Political acrimony is now destroying friendships, families, and yes, even marriages. And I don’t believe for one minute it’s an accident. It is actually a strategy, but not from the democrats or republicans exclusively.

It’s a strategy straight from the pits of hell that’s worked for thousands of years: “divide and conquer”.

“Every kingdom divided against itself is brought to desolation, and every city or house divided against itself will not stand”. – Jesus (Matthew 12:25)

This is how Satan works to destroy the things he hates but are so precious to us: churches, marriages, families, and nations.

He tells us we need to “stand up for what’s right”, which really means “fight for your own way”. He inserts our pride into the mix, so that winning the argument is all that matters. It doesn’t matter what we say, what we do, how much it hurts, and along the way we stop worrying about whether what we say is even true or not.

We simply must win at all costs. As a result, we’re living in the most volatile times I’ve seen.
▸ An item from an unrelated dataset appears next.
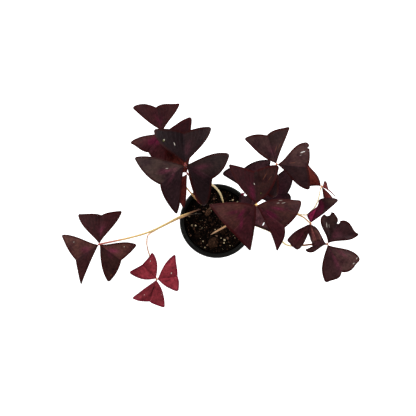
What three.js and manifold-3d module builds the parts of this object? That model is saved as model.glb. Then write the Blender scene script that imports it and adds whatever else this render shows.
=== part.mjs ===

And it is all because everyone’s heart is on their sleeve while their foot is in their mouth.

Abraham Lincoln was faced with that same attitude from the South during the Civil War. Yes, I realize the war was about more than just slavery, but slavery was integral to the South’s refusal and ultimate rebellion. In order to acknowledge the basic humanity of their slaves, they would have had to change their way of life. Their standard of living would be greatly affected.

So instead of putting their fellow humans first, they refused to see at what an evil price their comforts required. They demanded their way and when they didn’t get it, they chose a war that almost destroyed the nation.

We are never more like Satan than when we demand “our way”…

How art thou fallen from heaven, O day-star, son of the morning! how art thou cut down to the ground, that didst lay low the nations! And thou saidst in thy heart, I will ascend into heaven, I will exalt my throne above the stars of God; and I will sit upon the mount of congregation, in the uttermost parts of the north; I will ascend above the heights of the clouds; I will make myself like the Most High.

Isaiah 14:12-14

The Revolutionary says, “fight for your rights”. But the way of Christ says “give up your rights” for something greater than yourself.

The political parties of this husband and wife in my story are irrelevant – they are interchangeable. The main difference was the husband was willing to sacrifice anything in order to save the marriage. But the wife was willing to risk destroying her marriage and used her politics to beat her husband into submission.

Understand, I’m not saying you shouldn’t protest against wrong. Absolutely! Make your voice heard and stand up for what you believe is right! But in doing so, realize people are not your enemy. Most of those on the other side are trying to fix the same problems you are. They simply see a different solution than you do.

People occasionally get frustrated with me on this. They ask, “Are you afraid to take a stand for what’s right?” But standing for “right” is different that wearing my opinion on my sleeve. Standing for right means defending eternal unchanging ideals. But politics is rarely about that. It is usually about two groups of people with different opinions on how to accomplish the same things.

So we sacrifice the things we have that really matter – our relationships – on the altar of some candidate we’ve never even met.

What a waste.

If evil can tempt us to pummel our friends into submission on social media, we’ll eventually be alone and friendless. How much more vulnerable will we be then to the real Enemy when he attacks us?

We need the support of friends more than we need our political causes. But once Satan separates us from the rest of the flock, that’s when the wolf can pounce and devour the lone weak sheep without opposition.

As our conversation closed that day, I told my friend that while it was noble for him to offer to change his ideology, ultimately that would be impossible. I offered him a simple prescription to fix their shaky marriage:

“You both need to agree to never watch cable news again.”

“Really?” he asked.

“Really,” I confirmed, “at least until your relationship is stronger than your opinions.”

Why? Because…

People > opinions

And likewise…

Relationships > politics

Tell me, would you put a gag on yourself if it would save one of your friendships? I would! Though I have every right to speak out, there’s no political view that’s more important than any friend I cherish.

No relationship I have is worth losing over politics!

God meant us to live in community with each other. Therefore, I’m determined to watch my mouth and hold my friends closer than my opinions whenever possible.

So be careful. Soon you may be doing your shouting all alone in an empty room. And like that tree falling in the forest with no one near, it won’t matter what you say if there’s no one left to hear it.